Forget what the TV commercials say about the inherent strength of the arch. The radically curvilinear roofline of Volkswagen
's New Beetle didn't make any particular sense when it was introduced in 1998, and it still doesn't, beyond the fact that, stylistically, it tracks the original Beetle while providing all the front-seat headroom a couple of pituitary giants partial to top hats could ever ask for. So less is the pity that VW takes the New Beetle roof and hacks it off to make the 2003 New Beetle convertible. With roof up, its shape closely reflects the classic Beetle form. Top down, it looks even better--as handsome, competent, and well finished a four-seat convertible as we can think of at the price, a comparatively modest $20,450. Thanks to clever German engineering, it's a perfectly acceptable daily-driving substitute for a hardtop.
Surprisingly, given the anticipation awaiting the New Beetle convertible, VW only ever sold 331,000 of its original Beetle convertibles between 1949 and 1980, a minute fraction of total old Beetle production (closing in on 22 million) and half as many as the lately departed Golf Cabrio notched in fewer years. But the Beetle convertible has a special emotional resonance to anyone older than thirty. And the New Beetle convertible, late to market though it may seem, turns out, like its metal-roofed relation, to be quite a good car. Which is why VW says it hopes to sell 30,000 in the United States alone this year. (That's a 50 percent spike in New Beetle sales.)
Performance? First, the good news: The New Beetle has good throttle tip-in. Setting off from traffic lights, it feels quick. Now the bad news: It isn't. Available initially only with VW's long-serving 2.0-liter four and its humble allotment of 115 horsepower, it runs out of huff well before it reaches its 6000 rpm limit, whether the five-speed manual or a new six-speed automatic is specified.
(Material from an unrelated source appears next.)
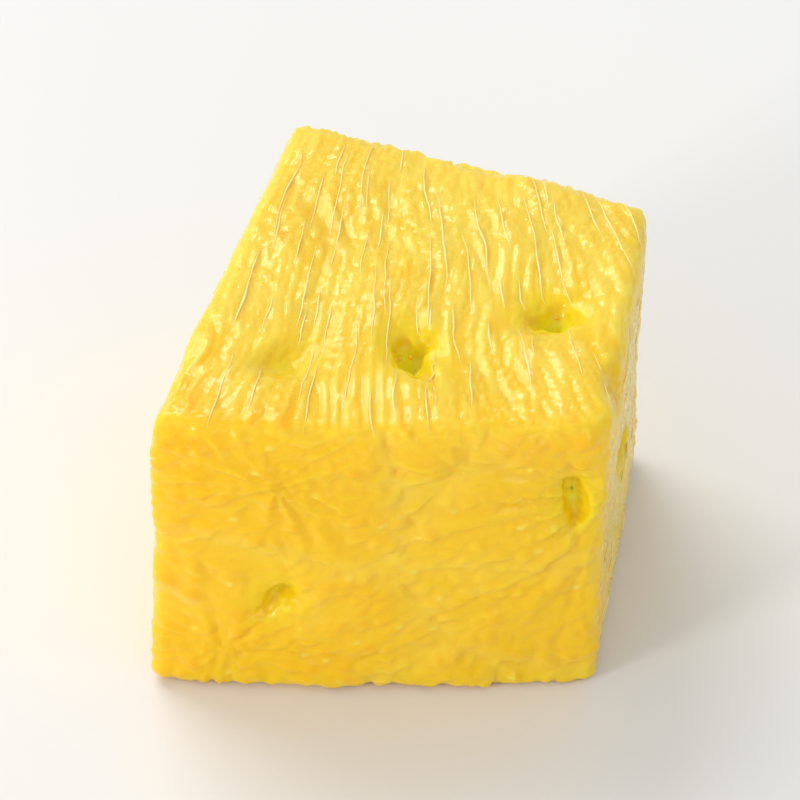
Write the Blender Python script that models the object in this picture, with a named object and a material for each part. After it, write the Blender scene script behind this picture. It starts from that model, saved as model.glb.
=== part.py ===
"""A chunk of fresh pineapple, cut from a peeled ring slice and standing on its lower slice face.

The fruit's axis stands upright behind the chunk (+Y). The front face (-Y) lay just under the rind, the
back face is nearer to the core, and the left face is cut along a radius. The chunk is a block of six
knife cuts, none quite square to the next, with soft edges and the pits that the eyes and the seed
chambers leave where a cut runs through them. Sizes are in millimetres and degrees.
"""

import math
from typing import NamedTuple

import bmesh
import bpy
from mathutils import Matrix, Vector, noise
from mathutils.bvhtree import BVHTree

MM = 0.001

# The top face, as the knife left it.
SLICE_HEIGHT = 16.0
FRONT_WIDTH = 20.0
LEFT_LENGTH = 20.8
RIGHT_LENGTH = 14.4
LEFT_TURN = 17.0
RIGHT_TURN = 8.5

# How far each face leans out from the top edge down to the base, and how the top slopes.
FRONT_LEAN = 2.0
BACK_LEAN = -1.5
LEFT_LEAN = 1.5
RIGHT_LEAN = -1.0
TOP_PITCH = 1.2
TOP_ROLL = -0.8

# Soft edges, the round of the fruit on its front face, and the wander of the blade.
EDGE_ROUND = 0.6
EDGE_SEGMENTS = 3
RIND_BULGE = 0.8
BULGE_REACH = 9.0
BLADE_WANDER = 0.22
WANDER_SPACING = 5.5
FLAT_BASE_RISE = 2.5
GRID_CUTS = 11

# Round a hollow the grid is split this many times, out to this share of the hollow's radius.
DISH_SPLITS = 2
CORE_SPLITS = 3
SPLIT_REACH = 1.1

# A hollow's outline is uneven by this share of its radius. Within PRESS_REACH of its face the flesh
# gives way less and less, so that a hollow on an edge fades out behind it.
OUTLINE_LUMPS = 0.45
LUMP_SPACING = 0.95
PRESS_REACH = 2.6

FLESH_COLOUR = (0.93, 0.62, 0.10, 1.0)
FLESH_ROUGHNESS = 0.35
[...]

With 3000 pounds to lug around, performance borders on the canine. Bring on the upcoming 150-horsepower turbocharged version, and we will be left to reflect only on the excellence of the New Beetle's conversion to convertible living.
Thanks to heavily reinforced A- and B-pillars, floors, doors, steering column, and rear cross-members--joined for rollover safety's sake by a pair of automatically deployed roll bars hidden in the rear seats' head rests--cowl shake was nonexistent on our drive over admittedly smooth pavement. The convertible's safe, if stodgy, handling parameters will be familiar to all modern VW drivers. The interior, too, is typical VW, with high-quality materials predominant, even if others are catching up with Volkswagen's once class-leading take on dash plastic. And speaking of dashes, one is reminded that the New Beetle has one of the deepest ones going, with a large windshield almost impossibly distant from the driver. It works even better in the convertible, with all that cubic nostril room giving a sense of true open-airness while somehow minimizing buffeting. That's especially true with the optional collapsible wind deflector that can be fitted when rear-seat passengers are not aboard.
Traveling with the top down at 80 mph, way faster than old VWs could even go, is not a problem. And lowering the fully lined, quiet roof was never so easy; just twist a handle and hit a button (with the optional electrohydraulic fitment), and it lowers to lie flat above the deck lid, though not so obtrusively as its forebears. An easy-to-install vinyl boot covers the stack, beneath which resides a seven-cubic-foot trunk (with pass-through), which is just the right side of joke-sized.
This is a fine blend of modern attributes and nostalgia, amplified by a palette of pastel color choices that bring forward one of the best parts of the old cars: their gentle, nonmetallic hues. As cheap convertibles go, this one makes a lot of sense.